The strikes came after a Syria war monitor said Turkish drone strikes had killed 27 civilians in Syria in a 24-hour military escalation, after an attack on Wednesday at state-run Turkish Aerospace Industries (TAI) near Ankara, which Turkey said killed five people.

After the Ankara attack, Turkey’s Defense Ministry had announced strikes against sites linked to the PKK in Iraq and Syria.

“A series of Turkish airstrikes targeted the Sinjar Resistance Units,” a security official told AFP, reporting a total of five people killed, as the PKK claimed responsibility for Wednesday’s attack.

The official spoke from Nineveh province, where Sinjar is located, on condition of anonymity because he was not authorized to brief the media.

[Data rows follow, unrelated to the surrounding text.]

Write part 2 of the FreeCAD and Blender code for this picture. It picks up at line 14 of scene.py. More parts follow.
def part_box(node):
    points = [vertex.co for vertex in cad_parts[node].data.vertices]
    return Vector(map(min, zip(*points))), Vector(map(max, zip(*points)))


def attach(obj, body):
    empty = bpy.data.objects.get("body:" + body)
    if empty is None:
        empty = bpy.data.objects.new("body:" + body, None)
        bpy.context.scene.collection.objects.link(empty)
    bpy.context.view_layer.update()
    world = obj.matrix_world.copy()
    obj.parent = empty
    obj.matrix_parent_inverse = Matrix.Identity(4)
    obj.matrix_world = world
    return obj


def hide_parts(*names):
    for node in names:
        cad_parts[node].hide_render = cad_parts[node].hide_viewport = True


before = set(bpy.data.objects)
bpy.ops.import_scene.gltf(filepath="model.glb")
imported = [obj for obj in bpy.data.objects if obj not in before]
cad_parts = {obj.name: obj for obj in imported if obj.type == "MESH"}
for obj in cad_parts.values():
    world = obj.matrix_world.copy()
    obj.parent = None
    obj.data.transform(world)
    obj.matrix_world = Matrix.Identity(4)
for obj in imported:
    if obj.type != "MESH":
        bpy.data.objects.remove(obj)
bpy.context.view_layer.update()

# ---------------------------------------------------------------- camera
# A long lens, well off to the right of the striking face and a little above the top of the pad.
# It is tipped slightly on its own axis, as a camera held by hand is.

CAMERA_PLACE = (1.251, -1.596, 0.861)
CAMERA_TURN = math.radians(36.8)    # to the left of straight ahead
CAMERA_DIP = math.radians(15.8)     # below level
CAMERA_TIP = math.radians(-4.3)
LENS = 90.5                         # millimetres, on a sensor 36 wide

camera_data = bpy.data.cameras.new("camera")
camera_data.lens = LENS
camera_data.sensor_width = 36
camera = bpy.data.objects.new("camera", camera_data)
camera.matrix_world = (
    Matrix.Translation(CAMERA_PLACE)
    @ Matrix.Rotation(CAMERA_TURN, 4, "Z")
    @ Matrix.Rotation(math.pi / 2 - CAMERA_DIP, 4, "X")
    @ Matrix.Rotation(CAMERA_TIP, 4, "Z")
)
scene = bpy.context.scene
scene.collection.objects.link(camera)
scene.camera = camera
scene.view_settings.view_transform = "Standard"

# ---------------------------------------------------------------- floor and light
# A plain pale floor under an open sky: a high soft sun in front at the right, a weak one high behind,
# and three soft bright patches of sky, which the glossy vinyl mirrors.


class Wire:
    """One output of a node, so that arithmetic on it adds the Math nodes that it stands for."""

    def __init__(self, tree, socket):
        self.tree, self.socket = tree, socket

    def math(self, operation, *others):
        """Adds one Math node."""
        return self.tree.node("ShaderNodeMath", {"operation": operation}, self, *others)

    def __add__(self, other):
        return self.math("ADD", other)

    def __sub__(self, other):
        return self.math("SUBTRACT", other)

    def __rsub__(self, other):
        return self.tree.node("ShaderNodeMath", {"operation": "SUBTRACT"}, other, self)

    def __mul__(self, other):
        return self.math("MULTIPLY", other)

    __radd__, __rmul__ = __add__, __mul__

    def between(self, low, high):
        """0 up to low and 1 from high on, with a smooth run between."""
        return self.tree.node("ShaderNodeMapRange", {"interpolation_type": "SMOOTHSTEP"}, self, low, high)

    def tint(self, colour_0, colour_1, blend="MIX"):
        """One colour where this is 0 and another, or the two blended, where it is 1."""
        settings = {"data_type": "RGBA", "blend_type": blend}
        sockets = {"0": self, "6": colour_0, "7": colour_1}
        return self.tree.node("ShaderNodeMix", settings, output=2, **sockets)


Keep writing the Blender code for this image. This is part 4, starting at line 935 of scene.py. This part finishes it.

Speaking under similar ground rules, a second official in Sinjar gave the same toll for the “Turkish aerial bombardments targeting positions of the Sinjar Resistance Units.”

In a statement the anti-terrorist service of Iraq’s autonomous Kurdistan region, adjacent to Nineveh, gave a lower toll of “three fighters killed” in Sinjar.

It said the strikes by Turkish drones and warplanes targeted PKK positions.

Turkey frequently carries out ground and air offensives on positions of the PKK — which has waged a decades-long insurgency against the Turkish state — in northern Iraq, the autonomous Kurdistan region and the mountains of Sinjar.

Turkey has also over the past 25 years operated several dozen military bases in northern Iraq in its war against the PKK.